Certains agents ont vu leur profil croix se dégrader considérablement quand d’autres, non préparés, ont dû apprendre à rédiger des évaluations professionnelles au prétexte qu’ils seraient encadrants, positionnement qui parfois ne leur a jamais été reconnu au sein de l’organisation du service.

Il a aussi pu être constaté un cadrage directif par le chef de service - qui est aussi l'autorité hiérarchique - envers l'évaluateur, avant la tenue de l’entretien individuel. Cette pratique remet en cause l’objectivité de l’évaluation professionnelle et surtout le rôle de médiateur de l’autorité hiérarchique. Comment espérer un arbitrage objectif du chef de service - autorité hiérarchique - alors qu’il a donné ses ordres précis aux évaluateurs sur chaque évaluation individuelle ?

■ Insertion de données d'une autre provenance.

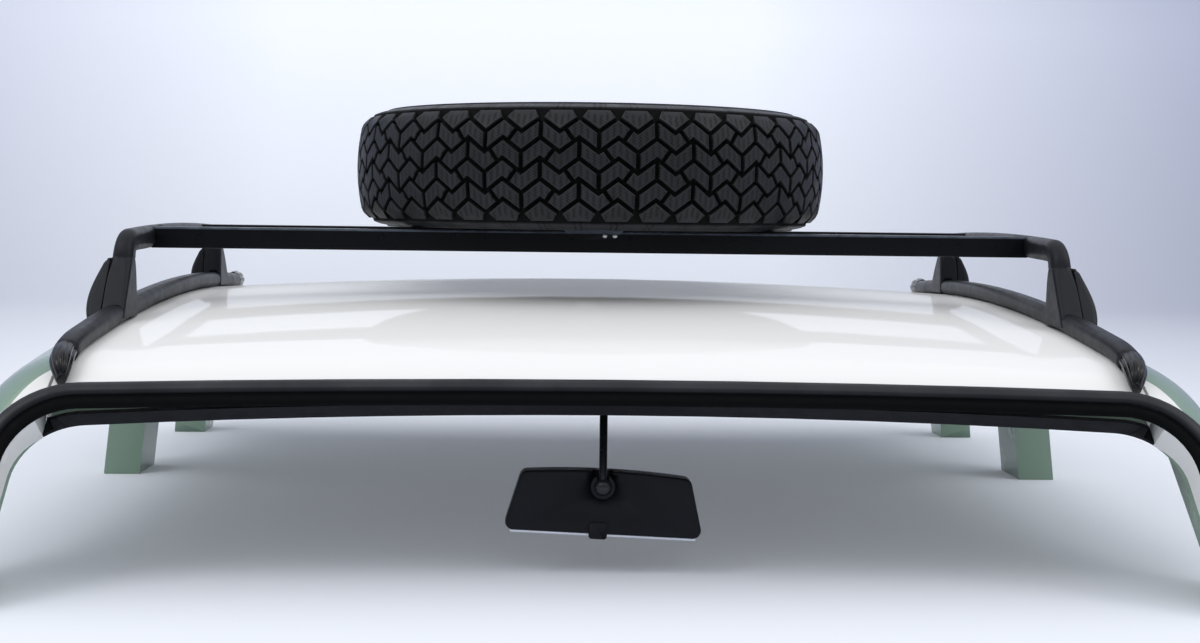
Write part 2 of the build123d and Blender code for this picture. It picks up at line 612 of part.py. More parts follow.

C’est pourquoi, l’alliance CFDT-CFTC a fait des propositions concrètes (lire notre déclaration liminaire) pour rendre à l’évaluation professionnelle une partie de son objectif : en faire un outil de motivation et non pas un outil de démotivation.

Nous avons obtenu des avancées.

Concernant les agents évalués

  • Rappeler en début d’entretien les règles des LDG en matière d'avancement de grade et de promotion de corps (cotation des items du tableau synoptique et nécessité de l’absence de réserve dans les évaluations) : trop d’agents ignorent encore les subtilités des LDG et leur impact sur leur carrière

  • Permettre à l’agent d’avoir un entretien avec son ancien responsable si cela s’avère nécessaire pour avoir des éclaircissements sur les points qui y sont mentionnés dans la fiche préparatoire

  • Proposer un entretien dans un lieu qui ne soit pas le bureau du supérieur hiérarchique pour faciliter la fluidité des échanges et redonner à l’entretien son rôle d’échange

Concernant les agents évaluateurs

  • Organiser des formations pour les N+1 qui ne prennent pas la forme d’un webinaire mais d’une journée en présentiel, la rédaction d’une évaluation de s’improvisant pas

  • Un nouveau rappel sera fait à toutes les directions locales ou spécialisées pour ne pas exclure par principe les cadres « non encadrants » (vérificateurs, huissiers, experts, chargés de mission, etc.) de l’évaluation des compétences managériales

Concernant les prochains retours d’expérience

  • Présentation des statistiques par grade pour les A dans la mesure où les doctrines d’emploi sont différentes

 

Certains points devront être expertisés 

  • Adaptation des fiches préparatoires au nouvel outil ESTEVE

  • Possibilité de faire un recours contre un entretien prospectif

 

A la veille de la mise en place de la prime au mérite, devenue prime à la performance, l’alliance CFDT-CFTC s’inquiète fortement des disparités constatées mais également des libertés que pourraient s’octroyer certains évaluateurs et/ou autorités hiérarchiques.

Ce RETEX a prouvé une chose de manière incontestable : les inégalités de traitement entre directions, entre services d’une même direction et la subjectivité importante des entretiens professionnels.

Or les CREP impactent déjà les chances de promotion et de mutation. Et sûrement demain, le montant qui figurera en bas de leur fiche de paie avec comme conséquence une démotivation plus renforcée. Si la DGFIP veut lutter contre la démission silencieuse, elle va devoir s’y prendre autrement.